Provided material.
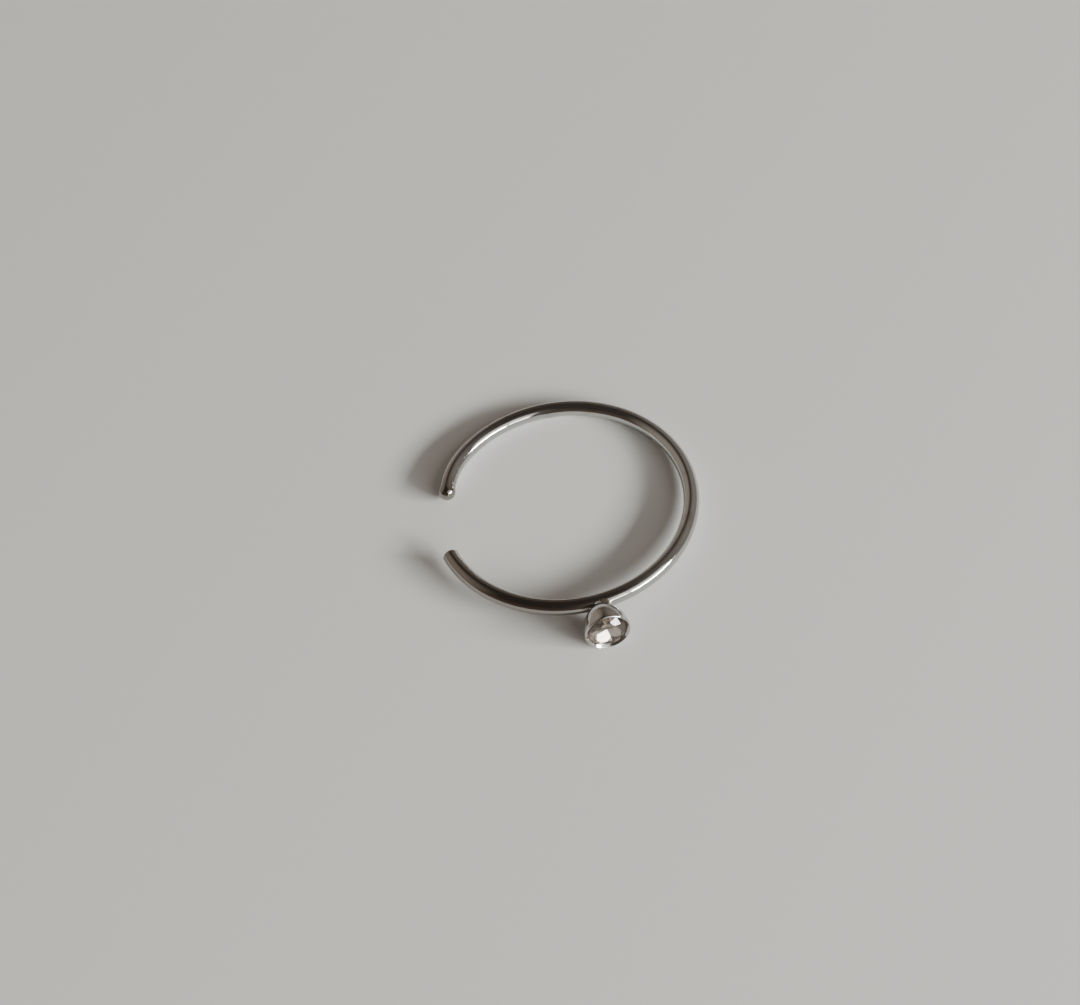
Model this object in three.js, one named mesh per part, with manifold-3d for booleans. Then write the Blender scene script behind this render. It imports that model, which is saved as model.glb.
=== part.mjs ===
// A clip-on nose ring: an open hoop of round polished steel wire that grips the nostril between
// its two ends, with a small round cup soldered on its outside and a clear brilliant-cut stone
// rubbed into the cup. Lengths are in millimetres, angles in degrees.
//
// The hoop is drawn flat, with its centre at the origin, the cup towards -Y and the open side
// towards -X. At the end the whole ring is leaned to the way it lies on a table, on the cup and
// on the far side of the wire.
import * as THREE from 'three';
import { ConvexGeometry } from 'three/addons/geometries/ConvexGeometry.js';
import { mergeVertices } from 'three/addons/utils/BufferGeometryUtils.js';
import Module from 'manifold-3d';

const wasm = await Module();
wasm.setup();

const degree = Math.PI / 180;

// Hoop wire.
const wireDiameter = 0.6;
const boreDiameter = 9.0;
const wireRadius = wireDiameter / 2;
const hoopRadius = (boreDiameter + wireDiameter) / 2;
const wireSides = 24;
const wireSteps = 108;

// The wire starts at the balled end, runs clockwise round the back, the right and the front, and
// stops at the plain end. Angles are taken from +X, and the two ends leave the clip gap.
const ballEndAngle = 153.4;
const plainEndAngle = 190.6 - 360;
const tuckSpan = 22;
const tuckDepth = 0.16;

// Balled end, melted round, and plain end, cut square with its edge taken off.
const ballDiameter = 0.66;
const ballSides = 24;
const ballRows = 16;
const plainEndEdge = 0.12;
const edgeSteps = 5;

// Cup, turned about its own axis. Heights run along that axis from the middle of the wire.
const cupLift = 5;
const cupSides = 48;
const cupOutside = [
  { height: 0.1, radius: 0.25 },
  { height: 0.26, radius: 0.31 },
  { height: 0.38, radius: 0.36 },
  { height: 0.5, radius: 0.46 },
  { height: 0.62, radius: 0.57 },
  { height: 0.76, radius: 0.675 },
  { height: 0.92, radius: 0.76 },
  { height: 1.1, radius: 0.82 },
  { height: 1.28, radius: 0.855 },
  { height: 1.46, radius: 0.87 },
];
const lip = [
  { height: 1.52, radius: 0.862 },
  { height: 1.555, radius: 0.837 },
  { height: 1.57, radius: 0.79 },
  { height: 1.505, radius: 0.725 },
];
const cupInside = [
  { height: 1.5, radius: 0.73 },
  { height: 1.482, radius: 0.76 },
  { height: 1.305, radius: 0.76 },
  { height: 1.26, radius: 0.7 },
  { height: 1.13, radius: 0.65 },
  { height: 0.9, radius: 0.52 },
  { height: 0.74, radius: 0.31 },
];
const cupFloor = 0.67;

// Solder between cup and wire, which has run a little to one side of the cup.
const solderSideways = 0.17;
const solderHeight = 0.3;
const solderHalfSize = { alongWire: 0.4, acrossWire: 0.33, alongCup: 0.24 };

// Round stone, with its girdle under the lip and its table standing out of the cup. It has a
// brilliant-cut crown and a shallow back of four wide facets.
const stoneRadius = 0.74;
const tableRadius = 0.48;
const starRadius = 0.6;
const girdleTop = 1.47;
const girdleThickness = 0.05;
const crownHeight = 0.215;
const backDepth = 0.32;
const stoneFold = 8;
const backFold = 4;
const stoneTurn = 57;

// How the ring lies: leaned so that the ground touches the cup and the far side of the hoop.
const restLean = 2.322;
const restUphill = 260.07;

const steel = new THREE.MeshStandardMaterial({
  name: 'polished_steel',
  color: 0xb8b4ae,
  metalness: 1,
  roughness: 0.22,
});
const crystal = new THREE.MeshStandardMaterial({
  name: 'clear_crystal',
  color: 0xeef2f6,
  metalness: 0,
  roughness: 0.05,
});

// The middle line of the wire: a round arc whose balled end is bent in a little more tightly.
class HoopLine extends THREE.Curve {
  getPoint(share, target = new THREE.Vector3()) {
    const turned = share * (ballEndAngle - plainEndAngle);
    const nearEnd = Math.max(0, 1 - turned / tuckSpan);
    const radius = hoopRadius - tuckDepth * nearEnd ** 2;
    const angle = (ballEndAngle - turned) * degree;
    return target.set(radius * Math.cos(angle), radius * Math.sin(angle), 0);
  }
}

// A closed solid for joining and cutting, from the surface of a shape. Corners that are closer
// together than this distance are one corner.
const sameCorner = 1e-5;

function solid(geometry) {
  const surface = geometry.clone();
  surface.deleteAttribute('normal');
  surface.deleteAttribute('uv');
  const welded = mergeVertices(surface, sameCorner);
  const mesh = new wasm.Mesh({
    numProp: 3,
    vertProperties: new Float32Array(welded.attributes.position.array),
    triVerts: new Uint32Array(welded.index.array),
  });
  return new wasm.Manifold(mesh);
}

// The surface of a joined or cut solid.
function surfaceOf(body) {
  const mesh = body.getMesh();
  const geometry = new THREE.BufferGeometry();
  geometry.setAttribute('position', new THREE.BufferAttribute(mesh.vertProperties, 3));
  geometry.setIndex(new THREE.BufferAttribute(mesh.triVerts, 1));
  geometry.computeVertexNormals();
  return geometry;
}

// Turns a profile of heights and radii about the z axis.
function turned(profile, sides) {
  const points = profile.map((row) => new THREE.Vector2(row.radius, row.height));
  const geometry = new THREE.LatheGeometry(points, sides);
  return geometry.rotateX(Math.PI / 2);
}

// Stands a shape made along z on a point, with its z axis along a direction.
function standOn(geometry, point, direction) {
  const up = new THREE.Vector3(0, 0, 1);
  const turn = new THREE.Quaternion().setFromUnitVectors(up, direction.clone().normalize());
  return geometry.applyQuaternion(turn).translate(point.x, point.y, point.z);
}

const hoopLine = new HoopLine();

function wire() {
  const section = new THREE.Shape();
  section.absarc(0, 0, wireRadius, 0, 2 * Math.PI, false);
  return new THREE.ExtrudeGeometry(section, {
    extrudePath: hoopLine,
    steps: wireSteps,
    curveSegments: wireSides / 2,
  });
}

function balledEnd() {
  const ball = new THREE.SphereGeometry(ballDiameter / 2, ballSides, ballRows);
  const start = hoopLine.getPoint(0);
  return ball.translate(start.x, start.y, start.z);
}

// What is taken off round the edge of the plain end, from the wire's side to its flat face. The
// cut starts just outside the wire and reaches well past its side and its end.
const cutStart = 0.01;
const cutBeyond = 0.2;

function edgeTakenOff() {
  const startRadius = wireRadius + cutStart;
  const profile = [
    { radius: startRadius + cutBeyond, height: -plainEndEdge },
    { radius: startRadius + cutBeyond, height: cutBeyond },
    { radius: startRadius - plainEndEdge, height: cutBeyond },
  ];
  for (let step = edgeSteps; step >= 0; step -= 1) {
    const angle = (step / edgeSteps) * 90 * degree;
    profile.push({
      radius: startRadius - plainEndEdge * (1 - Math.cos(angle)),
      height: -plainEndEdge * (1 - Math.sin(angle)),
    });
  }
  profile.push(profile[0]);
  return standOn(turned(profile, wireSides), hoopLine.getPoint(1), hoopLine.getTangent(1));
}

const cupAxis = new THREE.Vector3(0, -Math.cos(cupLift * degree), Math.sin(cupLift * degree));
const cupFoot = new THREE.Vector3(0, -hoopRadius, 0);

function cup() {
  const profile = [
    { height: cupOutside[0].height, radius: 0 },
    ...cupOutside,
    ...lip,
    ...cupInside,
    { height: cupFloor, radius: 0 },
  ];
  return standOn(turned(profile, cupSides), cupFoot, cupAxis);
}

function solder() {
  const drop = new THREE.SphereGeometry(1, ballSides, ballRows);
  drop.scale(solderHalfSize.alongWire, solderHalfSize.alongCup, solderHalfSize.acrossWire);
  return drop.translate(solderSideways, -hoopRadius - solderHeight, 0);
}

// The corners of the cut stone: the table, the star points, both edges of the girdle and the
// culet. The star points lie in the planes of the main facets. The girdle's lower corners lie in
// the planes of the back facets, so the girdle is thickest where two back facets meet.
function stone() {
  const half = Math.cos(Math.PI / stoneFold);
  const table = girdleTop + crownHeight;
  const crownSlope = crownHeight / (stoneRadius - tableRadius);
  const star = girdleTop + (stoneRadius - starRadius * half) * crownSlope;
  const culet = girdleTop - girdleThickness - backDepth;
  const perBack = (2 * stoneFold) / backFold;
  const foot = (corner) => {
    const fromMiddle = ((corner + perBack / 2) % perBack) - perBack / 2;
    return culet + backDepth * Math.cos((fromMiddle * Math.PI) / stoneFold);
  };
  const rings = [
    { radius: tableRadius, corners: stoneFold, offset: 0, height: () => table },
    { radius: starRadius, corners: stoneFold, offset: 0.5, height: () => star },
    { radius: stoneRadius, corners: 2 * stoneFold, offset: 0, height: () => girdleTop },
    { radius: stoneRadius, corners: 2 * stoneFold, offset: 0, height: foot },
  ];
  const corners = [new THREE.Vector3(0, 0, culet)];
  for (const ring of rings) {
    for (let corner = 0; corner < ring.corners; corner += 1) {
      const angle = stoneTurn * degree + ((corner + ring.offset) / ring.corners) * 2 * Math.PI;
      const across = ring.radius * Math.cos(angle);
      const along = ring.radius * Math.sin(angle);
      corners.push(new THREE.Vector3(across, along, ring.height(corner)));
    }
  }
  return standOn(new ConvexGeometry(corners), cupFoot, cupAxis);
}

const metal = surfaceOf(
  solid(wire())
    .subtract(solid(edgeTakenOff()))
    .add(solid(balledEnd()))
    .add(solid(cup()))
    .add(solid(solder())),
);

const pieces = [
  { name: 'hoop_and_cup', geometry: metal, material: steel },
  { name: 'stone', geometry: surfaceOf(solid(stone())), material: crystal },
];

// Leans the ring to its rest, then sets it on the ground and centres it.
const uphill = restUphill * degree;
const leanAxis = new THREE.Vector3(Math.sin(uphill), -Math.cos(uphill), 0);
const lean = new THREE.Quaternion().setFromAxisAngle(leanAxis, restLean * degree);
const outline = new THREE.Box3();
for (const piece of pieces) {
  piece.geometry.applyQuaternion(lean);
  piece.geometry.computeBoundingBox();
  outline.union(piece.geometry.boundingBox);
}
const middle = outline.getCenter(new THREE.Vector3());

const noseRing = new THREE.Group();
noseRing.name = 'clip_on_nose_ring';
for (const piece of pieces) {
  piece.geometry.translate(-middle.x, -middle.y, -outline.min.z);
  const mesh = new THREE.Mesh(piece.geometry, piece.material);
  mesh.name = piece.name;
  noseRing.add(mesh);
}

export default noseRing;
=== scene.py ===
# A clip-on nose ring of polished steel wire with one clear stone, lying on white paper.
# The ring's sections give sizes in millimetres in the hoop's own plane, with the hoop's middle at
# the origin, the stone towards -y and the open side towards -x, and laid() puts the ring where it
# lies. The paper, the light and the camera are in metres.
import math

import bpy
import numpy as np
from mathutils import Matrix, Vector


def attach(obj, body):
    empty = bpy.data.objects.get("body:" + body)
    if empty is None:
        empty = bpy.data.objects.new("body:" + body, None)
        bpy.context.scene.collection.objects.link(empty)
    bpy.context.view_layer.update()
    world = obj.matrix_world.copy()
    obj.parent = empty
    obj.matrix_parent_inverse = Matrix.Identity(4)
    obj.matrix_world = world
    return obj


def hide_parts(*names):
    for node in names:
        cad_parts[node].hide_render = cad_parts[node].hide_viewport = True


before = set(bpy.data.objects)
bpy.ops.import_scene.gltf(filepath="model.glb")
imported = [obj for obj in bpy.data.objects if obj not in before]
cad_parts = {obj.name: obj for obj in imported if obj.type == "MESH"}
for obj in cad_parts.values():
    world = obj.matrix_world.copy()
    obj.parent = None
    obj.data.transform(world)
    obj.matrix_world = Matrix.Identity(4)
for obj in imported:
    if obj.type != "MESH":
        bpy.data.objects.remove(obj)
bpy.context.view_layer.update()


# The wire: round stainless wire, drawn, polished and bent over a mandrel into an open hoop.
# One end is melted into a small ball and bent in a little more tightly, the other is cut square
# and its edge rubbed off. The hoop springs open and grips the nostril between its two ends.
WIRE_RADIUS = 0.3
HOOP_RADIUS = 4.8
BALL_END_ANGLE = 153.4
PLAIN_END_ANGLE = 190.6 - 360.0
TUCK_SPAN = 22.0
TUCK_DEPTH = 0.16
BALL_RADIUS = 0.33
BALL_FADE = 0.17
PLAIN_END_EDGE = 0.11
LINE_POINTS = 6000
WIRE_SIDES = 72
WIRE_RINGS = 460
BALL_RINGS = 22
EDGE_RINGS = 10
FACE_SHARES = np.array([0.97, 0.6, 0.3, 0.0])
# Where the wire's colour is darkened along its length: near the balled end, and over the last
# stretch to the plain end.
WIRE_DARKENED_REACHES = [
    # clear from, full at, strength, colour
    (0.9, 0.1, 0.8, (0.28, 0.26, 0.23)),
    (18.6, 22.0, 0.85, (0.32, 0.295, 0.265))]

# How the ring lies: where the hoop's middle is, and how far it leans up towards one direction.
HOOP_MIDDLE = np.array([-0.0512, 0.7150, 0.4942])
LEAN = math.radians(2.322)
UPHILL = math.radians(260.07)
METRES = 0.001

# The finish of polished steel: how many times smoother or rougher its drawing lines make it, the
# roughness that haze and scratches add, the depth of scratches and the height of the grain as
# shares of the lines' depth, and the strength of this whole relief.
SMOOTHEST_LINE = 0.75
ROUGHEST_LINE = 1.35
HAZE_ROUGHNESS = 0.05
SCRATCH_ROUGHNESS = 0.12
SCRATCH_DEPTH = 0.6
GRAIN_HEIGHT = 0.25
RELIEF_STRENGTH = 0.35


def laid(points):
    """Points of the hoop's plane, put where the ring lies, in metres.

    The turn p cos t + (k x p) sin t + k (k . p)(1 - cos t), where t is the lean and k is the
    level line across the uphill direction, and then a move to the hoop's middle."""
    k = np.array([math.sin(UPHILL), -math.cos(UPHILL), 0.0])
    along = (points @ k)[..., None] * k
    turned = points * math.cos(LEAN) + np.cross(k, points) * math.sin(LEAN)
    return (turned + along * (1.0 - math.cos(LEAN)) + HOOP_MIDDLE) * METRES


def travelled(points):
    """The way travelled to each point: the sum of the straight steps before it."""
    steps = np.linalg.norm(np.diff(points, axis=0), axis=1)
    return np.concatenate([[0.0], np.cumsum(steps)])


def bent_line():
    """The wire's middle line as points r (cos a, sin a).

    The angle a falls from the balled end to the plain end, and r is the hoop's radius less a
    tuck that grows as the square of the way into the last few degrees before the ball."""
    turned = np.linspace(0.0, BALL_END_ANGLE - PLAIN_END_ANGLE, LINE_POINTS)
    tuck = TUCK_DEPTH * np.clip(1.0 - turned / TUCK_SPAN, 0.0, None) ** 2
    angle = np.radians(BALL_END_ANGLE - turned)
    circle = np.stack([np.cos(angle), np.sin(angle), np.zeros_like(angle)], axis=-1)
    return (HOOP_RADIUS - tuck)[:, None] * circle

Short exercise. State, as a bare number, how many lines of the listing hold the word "body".

Response to the exercise. 5